If you view the source on the registration page, you can see a working example of a hidden text input which they've all filled in since it was applied. It's the one which is enclosed within comment tags, (<!-- [input] -->).

Note: It's a spam magnet with no valid forum value whatsoever, but my results are tainted towards the bots at the moment with having no valid results to compare against.

Are you sure? I believe it would be treated as a comment and not interpreted as a form input. I've just tried a very simple test:


<form action="" method="get">
<input type="text" name="test1" value="1" />
<!-- <input type="text" name="test2" value="2" /> -->
<input type="submit" />
</form>

...and the query string comes out like so:


/test.html?test1=1

MattF
11-17-2010, 04:02 AM
Yup. Been checking for a non empty POST value for that commented input, (did a test registration myself too via the browser which obviously ignored it and left it unset), and every spam bot has filled it in, (after I corrected my numbnuts moment and set it as a text input as it should be), and the post value, (their e-mail address), has been available in each case.

I did wonder initially if the comment tags might work, but they appear to cause no detriment. Could have gone the CSS route for hiding it, but that would obviously be ineffective and give no indication with text browsers, hence why I tried the comment tags first.

This is the processing code for that input on that registration page. Just bog standard fare.

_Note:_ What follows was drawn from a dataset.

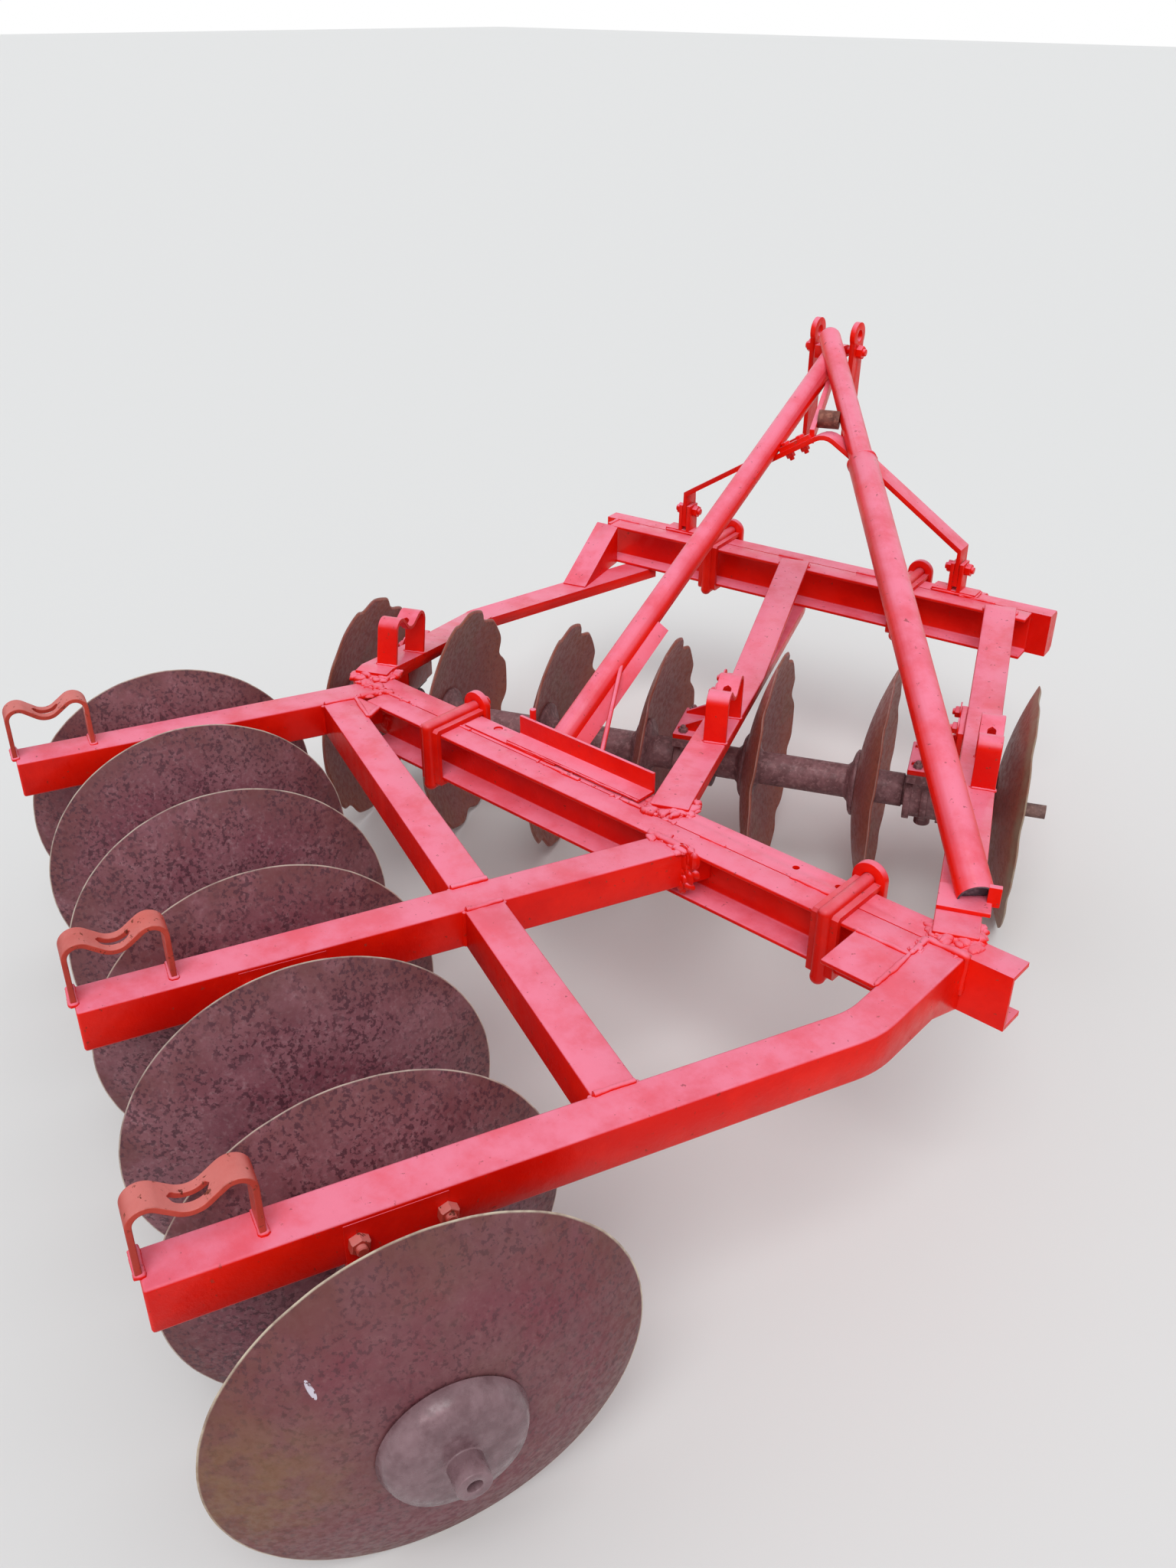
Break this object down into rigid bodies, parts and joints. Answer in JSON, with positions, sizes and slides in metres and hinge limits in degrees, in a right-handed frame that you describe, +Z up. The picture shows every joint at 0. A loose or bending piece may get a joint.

if (isset($_POST['vemail']) && trim($_POST['vemail']) != '')
{
$output .= '['.htmlspecialchars($_POST['vemail']).']'."\n";
}

kbluhm
11-17-2010, 06:06 AM
That's odd, my test above shows otherwise. :\

MattF
11-17-2010, 06:24 AM
Just tested that code you posted and have come to the same conclusion. It doesn't work. :D Neither post nor get. Only thing I can think is that they're parsing it in a cockhanded manner and removing the comment tags, else whatever parser they're using just doesn't understand comment tags. Browsers seem to be parsing it as expected, and bots appear to be breaking it, (which is actually quite fortunate), and turning it into an active input.